Weed smokers in Massachusetts will soon be able to place a pot order from the comfort of their own home after state regulators moved to launch a new license type for marijuana retailers.
What’s more, these delivery licenses will only be open to applicants enrolled in Massachusetts’ social equity and economic empowerment programs, as part of the state’s push to make the pot industry more inclusive.
Delivery licenses were given the green light last year after public consultations revealed overwhelming public support for the move on the condition it benefits those most harmed by weed criminalization. Now, following an announcement from the Massachusetts Cannabis Control Commission (CCC), applications for pre-certification and licensing as a cannabis delivery company are open.
“The availability of the Marijuana Delivery Operator license is a major development to the agency’s ongoing commitment to ensure meaningful participation in the legal industry by individuals who have been disproportionately impacted by previous marijuana prohibition, as well as efforts to combat unregulated cannabis delivery happening throughout the Commonwealth,” the CCC said in a press release.
If issued a marijuana delivery license, the business will be able to buy weed from growers and distributors for customers to order from home. Those businesses will be required to have certain customer verification systems in place and meet other safety-related regulations.

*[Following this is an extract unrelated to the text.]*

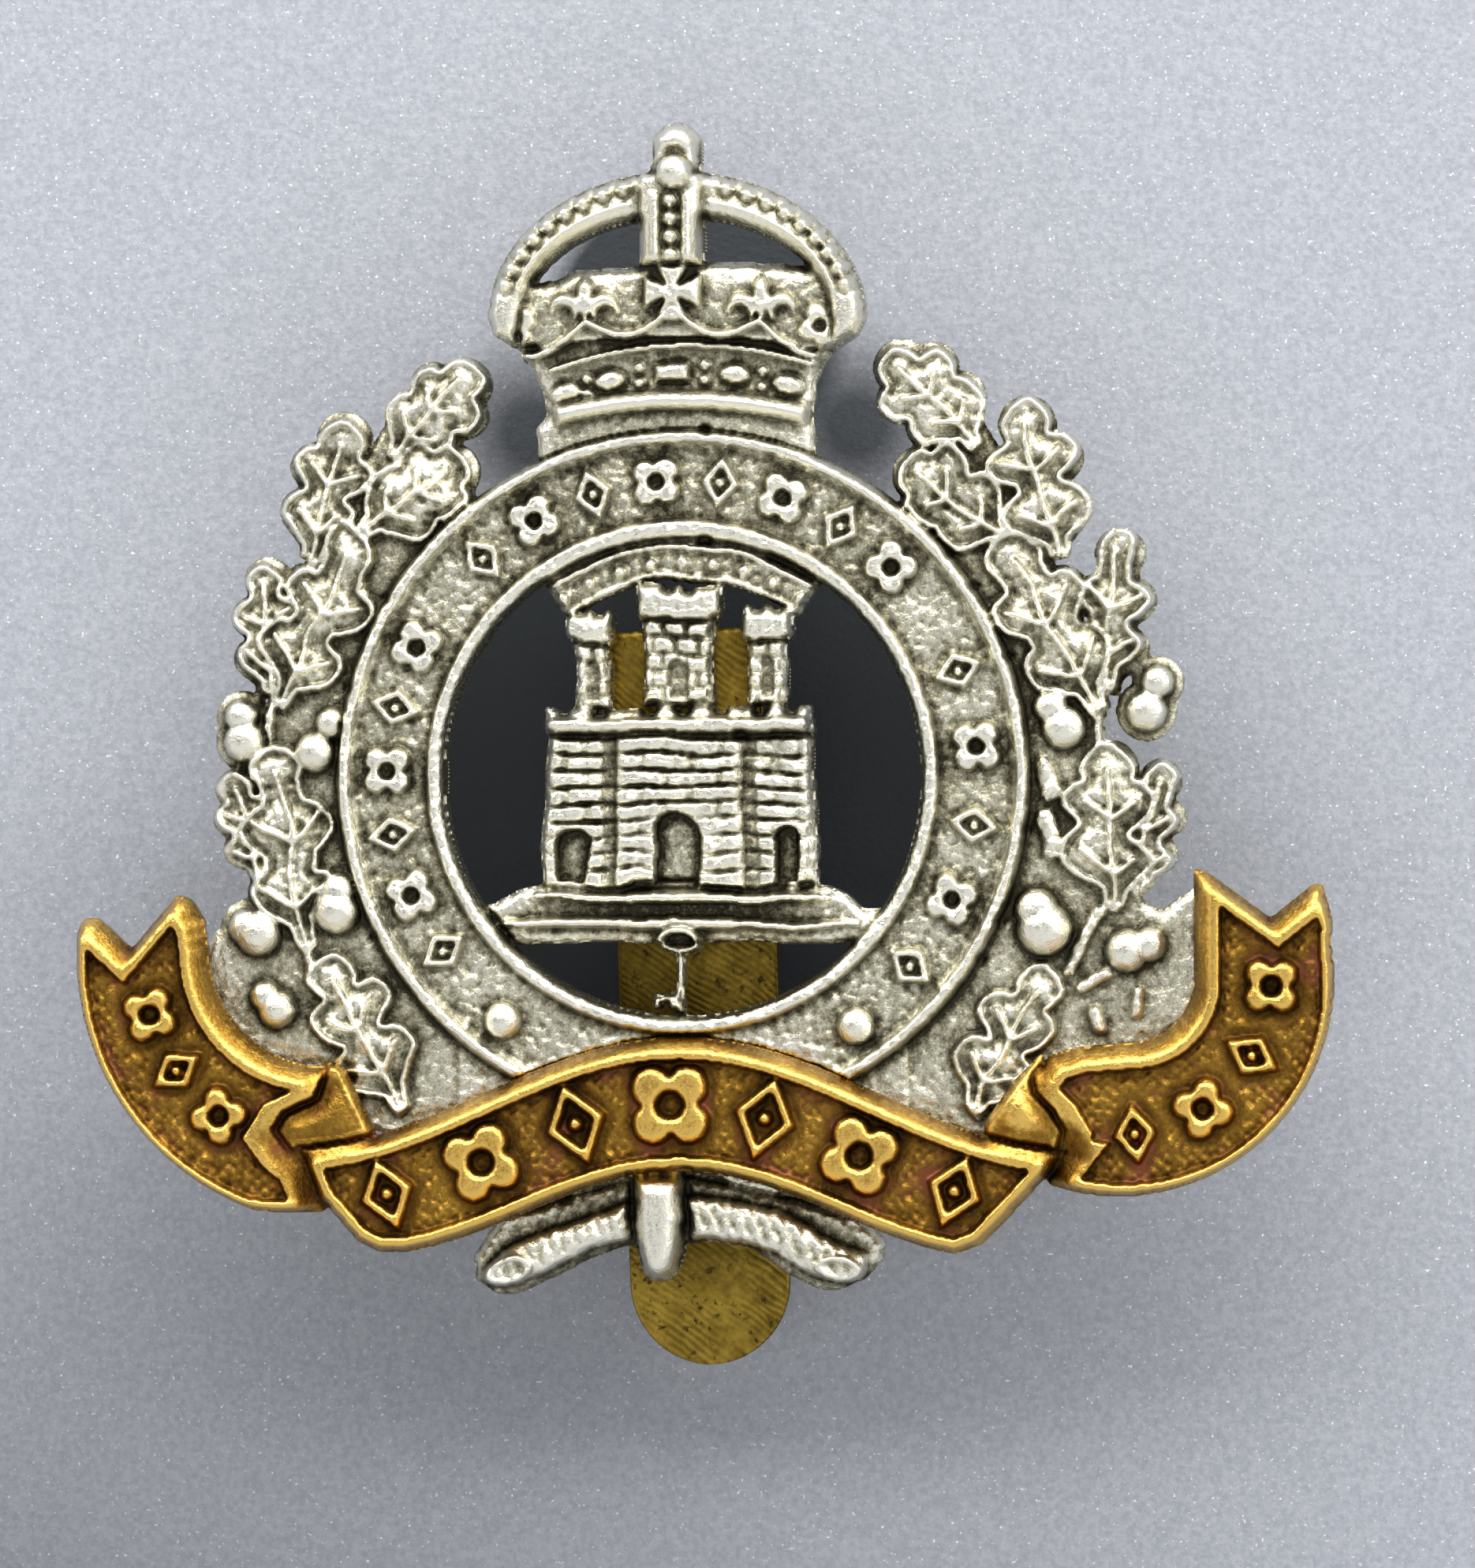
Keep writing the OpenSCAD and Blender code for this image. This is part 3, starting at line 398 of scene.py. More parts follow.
def stalks(relief):
    """The crossed stalks below the ribbon, with ribbed bark and cut ends, and their tie."""
    web = plain("scroll_web")
    relief = over(relief, web, SHEET + 0.02 * pits)
    rib = 0.5
    core = 1.3
    cut_end = 1.7
    for side in ("left", "right"):
        stalk = node_height("stalk_" + side, 0.4)
        round_back = shoulder(inside_distance(stalk > 0, 0.5), 0.5)
        relief = over(relief, stalk, 0.55 + 0.35 * round_back + 0.03 * pits)
        bark = 1.5 + 0.12 * np.sin(2 * math.pi * (grid_x + 0.4 * grid_z) / rib)
        relief = lay(relief, np.minimum(stalk, cut_end), core, 0.45, bark)
        relief = lay(relief, stalk, cut_end, 0.12)
    tie = plain("tie_band")
    round_back = shoulder(inside_distance(tie > 0, 0.7), 0.7)
    relief = over(relief, tie, SHEET + 0.6 * round_back)
    return lay(relief, tie, 1.2, 0.7, 0.85)


WHITE_PIECES = {
    "crown_struck": [
        "crown_arch_left", "crown_arch_right", "crown_arch_centre", "crown_pearls", "crown_cap",
        "crown_fleurs", "crown_cross_pattee", "crown_ridge", "crown_band", "crown_jewels",
        "crown_foot", "crown_orb", "crown_cross"],
    "circlet_struck": ["circlet", "circlet_ornaments", "circlet_pellets"],
    "castle_struck": [
        "castle_wall", "castle_battlement", "castle_tower_left", "castle_tower_centre",
        "castle_tower_right", "castle_rock", "castle_label", "label_ornaments", "key"],
    "wreath_left_struck": ["wreath_back_left", "leaves_left", "acorns_left", "twigs_left"],
    "wreath_right_struck": ["wreath_back_right", "leaves_right", "acorns_right", "twigs_right"],
    "stalks_struck": ["scroll_web", "stalk_left", "stalk_right", "tie_band"],
}
BRASS_PIECES = {
    "scroll_centre_struck": ["scroll_centre", "scroll_borders", "scroll_ornaments_centre"],
    "scroll_left_struck": ["scroll_left", "scroll_fold_left", "scroll_ornaments_left"],
    "scroll_right_struck": ["scroll_right", "scroll_fold_right", "scroll_ornaments_right"],
}


def roll_edges(relief, back, radius, edge_share):
    """Rounds the relief over towards its outline."""
    outline = inside_distance(relief > 0, radius)
    edge = back + edge_share * (relief - back)
    return np.where(relief > 0, edge + (relief - edge) * shoulder(outline, radius), 0)


def soften(relief, size):
    """Blurs a relief without dragging it down along its outline."""
    inside = (relief > 0).astype(float)
    weight = np.maximum(blur(inside, size), 1e-3)
    return np.where(relief > 0, blur(relief, size) / weight, 0)


def white_relief():
    """The whole front of the white-metal sheet."""
    relief = np.zeros(grid_x.shape)
    relief = wreath(relief, "left")
    relief = wreath(relief, "right")
    relief = circlet(relief)
    relief = castle(relief)
    relief = stalks(relief)
    relief = crown(relief)
    return roll_edges(soften(relief, 0.045), 0, 0.4, 0.5)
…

“I applaud the Commissioners, staff, and members of the public who envisioned this license type and worked hard to streamline the application and make it as accessible as possible,” said CCC executive director Shawn Collins. “Our delivery policies and procedures will only bolster Massachusetts’ reputation as a role model for states looking to incorporate equity into cannabis legalization and ensure public safety.”
Aaron Goines, president of the Massachusetts Cannabis Association for Delivery, said the new delivery licenses will be an important entry point into the legal cannabis market for those with fewer means than the big players in the state’s pot industry.
“The release of this application serves as an important step in acknowledging the excessive hurdles that many people of color and those disenfranchised face when it comes to starting a cannabis business,” said Goines. “This license type is a major piece of the equation in making the Massachusetts cannabis industry more diverse, equitable and inclusive.”
The CCC revealed in its statement that 122 economic empowerment applicants and around 400 social equity applicants are first in line to receive the delivery licenses, which will be valid for a minimum of three years. So far, the CCC has issued one such license with seven other marijuana delivery operators receiving provisional approval.
The sole successful applicant till now is Freshly Baked, which is owned by two military veterans – Jenny Roseman and Philip Smith – who use weed for PTSD symptom relief.
“After cannabis, you were able to kind of live life again. If you were scared, you weren’t so scared,” said Roseman. “It just kind of allows you to be your best self as a medication, which is unbelievable.”
Smith and Roseman pushed the CCC hard to create the new delivery licenses as a way to ensure as many people as possible can make use of Massachusetts’ legal marijuana market.
“Delivery is very special to us,” said Smith. “We know that it’s very lucrative, but for Jenny and I, a lot of this is really based on access, and delivery is the best way to bring access to folks.”